--- begin ---
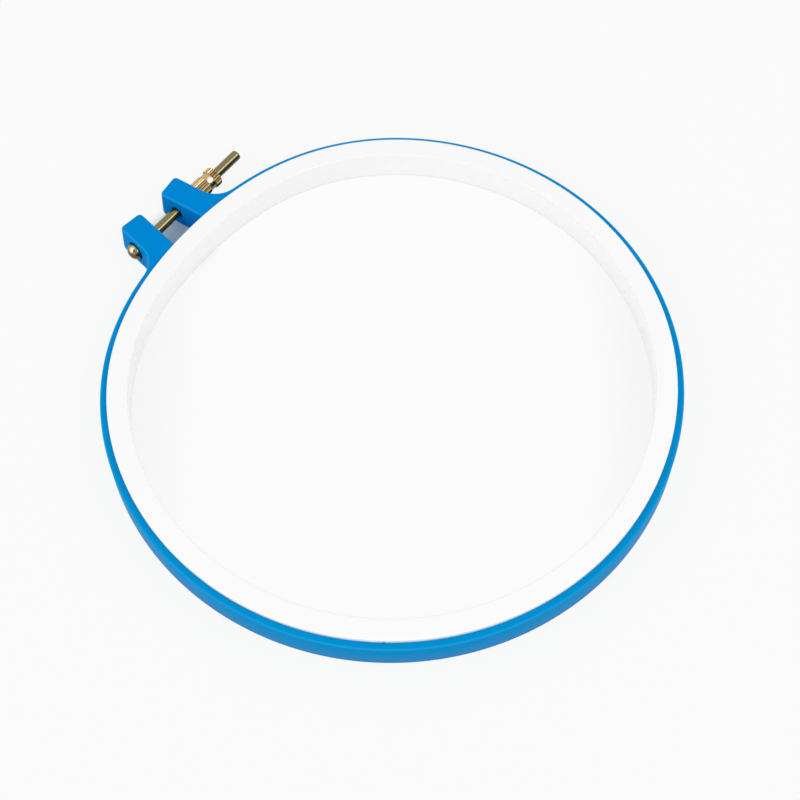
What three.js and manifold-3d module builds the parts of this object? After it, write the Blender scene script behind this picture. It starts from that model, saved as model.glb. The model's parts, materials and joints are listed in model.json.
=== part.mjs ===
// Embroidery hoop: a split outer ring with two clamp lugs, a closed inner ring that presses the
// fabric into it, a domed clamp screw across the lugs and a knurled thumb nut on its free end.
// Millimetres, +Z up. The hoop lies flat, its lugs towards +Y and the nut towards +X.
import * as THREE from 'three';
import { mergeVertices } from 'three/addons/utils/BufferGeometryUtils.js';
import Module from 'manifold-3d';

const wasm = await Module();
wasm.setup();

// The two rings
const INNER_RING_RADIUS = 99.6; // outside of the inner ring, which sets the hoop's nominal size
const INNER_RING_HEIGHT = 13.9;
const INNER_RING_TOP_WIDTH = 7.4;
const INNER_RING_WALL = 1.8;
const INNER_RING_ROOF = 2.0;
const INNER_RING_FOOT_SETBACK = 0.9; // the bore is this much wider at the foot than at the top
const INNER_RING_EDGE = 0.6; // radius of its top edges
const FABRIC_CLEARANCE = 0.3; // between the rings, all round
const OUTER_RING_WALL = 2.3;
const OUTER_RING_HEIGHT = 11.9;
const OUTER_RING_DRAFT = 0.35; // the outside is this much wider at the foot
const OUTER_RING_EDGE = 0.9; // radius of its top edge outside
const OUTER_RING_BORE_EDGE = 0.3; // radius of its top edge inside

// The tightened clamp draws both rings in, in a bell curve centred on the gap
const CLAMP_DRAW_IN = 4.9;
const CLAMP_SPREAD = 30.75; // degrees at which the bell curve has fallen to 1/e

// The lugs, sized at their top and measured along the screw or outwards from the ring's wall
const LUG_GAP = 12.6; // between the lugs, on the screw's line
const LUG_THICKNESS = 9.65;
const LUG_REACH = 17.6;
const LUG_LEAN = 7.2; // degrees by which each lug leans towards the gap
const LUG_DRAFT = 4.5; // degrees by which the lugs widen downwards
const LUG_TOP_EDGE = 0.9;
const LUG_FOOT_EDGE = 2.0;
const LUG_CORNER = 1.6;
const LUG_FILLET = 10.0; // between a lug's outer side and the ring

// The clamp screw, a number 8 machine thread
const SCREW_RADIUS = 2.0;
const SCREW_STANDOFF = 10.4; // from the ring's wall out to the screw's line
const SCREW_FREE_END = 12.8; // stands out past the nut
const SCREW_TIP_ROUND = 0.8;
const HEAD_RADIUS = 3.2;
const HEAD_RIM = 1.0;
const HEAD_DOME = 2.7;
const NECK_SQUARE = 4.2;
const NECK_LENGTH = 2.5;
const BORE_CLEARANCE = 0.35;
const NECK_CLEARANCE = 0.3;
const RECESS_DEPTH = 1.05; // of the round recess that seats the head, and of the one for the nut
const RECESS_CLEARANCE = 0.5;
const SEAT_GAP = 0.3;

// The thumb nut, from its seat outwards
const BARREL_RADIUS = 3.75;
const BARREL_LENGTH = 6.4;
const NUT_NECK_RADIUS = 3.3;
const NUT_NECK_LENGTH = 2.4;
const FLANGE_RADIUS = 3.9;
const FLANGE_LENGTH = 3.0;
const SPLINES = 22;
const SPLINE_DEPTH = 0.4;
const NUT_CHAMFER = 0.3;
const THREAD_CLEARANCE = 0.25;

// Fineness of the curves
const RING_STEPS = 144;
const ROUND_STEPS = 32;
const EDGE_STEPS = 3;
const FILLET_STEPS = 10;
const CORNER_STEPS = 4;

const rad = THREE.MathUtils.degToRad;
const BORE_RADIUS = INNER_RING_RADIUS + FABRIC_CLEARANCE;
const OUTER_RADIUS = BORE_RADIUS + OUTER_RING_WALL;
const SCREW_Y = OUTER_RADIUS - CLAMP_DRAW_IN + SCREW_STANDOFF;
const SCREW_Z = OUTER_RING_HEIGHT / 2;
const LEAN = rad(LUG_LEAN);
const lugDraftAt = (z) => Math.tan(rad(LUG_DRAFT)) * (OUTER_RING_HEIGHT - z);
const SEAT_X = LUG_GAP / 2 + (LUG_THICKNESS + lugDraftAt(SCREW_Z)) / Math.cos(LEAN) - RECESS_DEPTH;
const NUT_LENGTH = BARREL_LENGTH + NUT_NECK_LENGTH + FLANGE_LENGTH;
const PAST = 1; // how far a cutting solid runs past the face that it cuts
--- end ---
# Written instruction
Print, please, the lines above from the very first through the one that holds "const CLAMP_SPREAD = 30.75;", both included, word for word and with nothing else.

# Task result
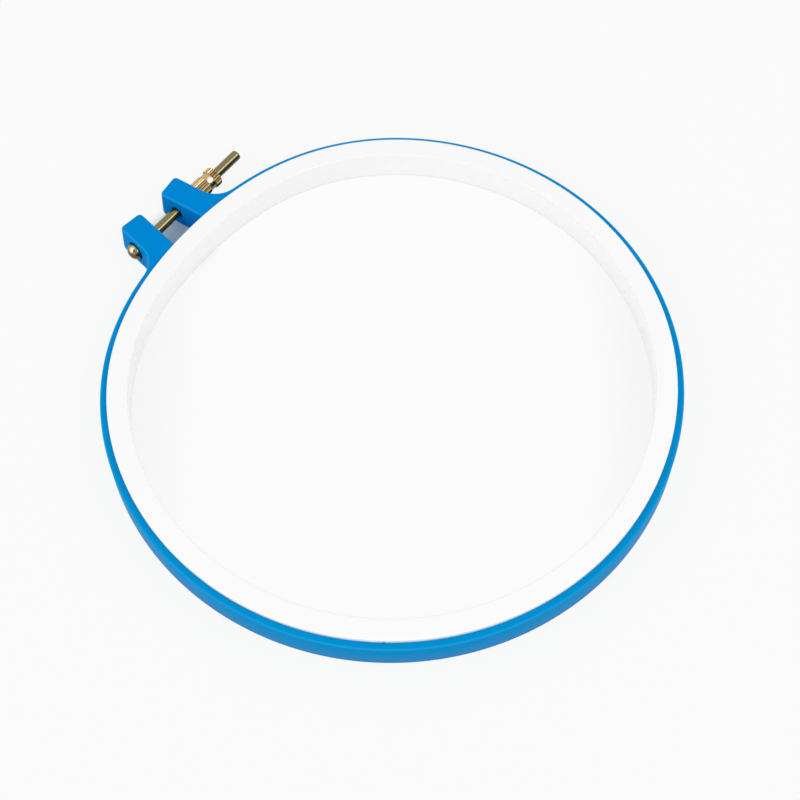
What three.js and manifold-3d module builds the parts of this object? After it, write the Blender scene script behind this picture. It starts from that model, saved as model.glb. The model's parts, materials and joints are listed in model.json.
=== part.mjs ===
// Embroidery hoop: a split outer ring with two clamp lugs, a closed inner ring that presses the
// fabric into it, a domed clamp screw across the lugs and a knurled thumb nut on its free end.
// Millimetres, +Z up. The hoop lies flat, its lugs towards +Y and the nut towards +X.
import * as THREE from 'three';
import { mergeVertices } from 'three/addons/utils/BufferGeometryUtils.js';
import Module from 'manifold-3d';

const wasm = await Module();
wasm.setup();

// The two rings
const INNER_RING_RADIUS = 99.6; // outside of the inner ring, which sets the hoop's nominal size
const INNER_RING_HEIGHT = 13.9;
const INNER_RING_TOP_WIDTH = 7.4;
const INNER_RING_WALL = 1.8;
const INNER_RING_ROOF = 2.0;
const INNER_RING_FOOT_SETBACK = 0.9; // the bore is this much wider at the foot than at the top
const INNER_RING_EDGE = 0.6; // radius of its top edges
const FABRIC_CLEARANCE = 0.3; // between the rings, all round
const OUTER_RING_WALL = 2.3;
const OUTER_RING_HEIGHT = 11.9;
const OUTER_RING_DRAFT = 0.35; // the outside is this much wider at the foot
const OUTER_RING_EDGE = 0.9; // radius of its top edge outside
const OUTER_RING_BORE_EDGE = 0.3; // radius of its top edge inside

// The tightened clamp draws both rings in, in a bell curve centred on the gap
const CLAMP_DRAW_IN = 4.9;
const CLAMP_SPREAD = 30.75; // degrees at which the bell curve has fallen to 1/e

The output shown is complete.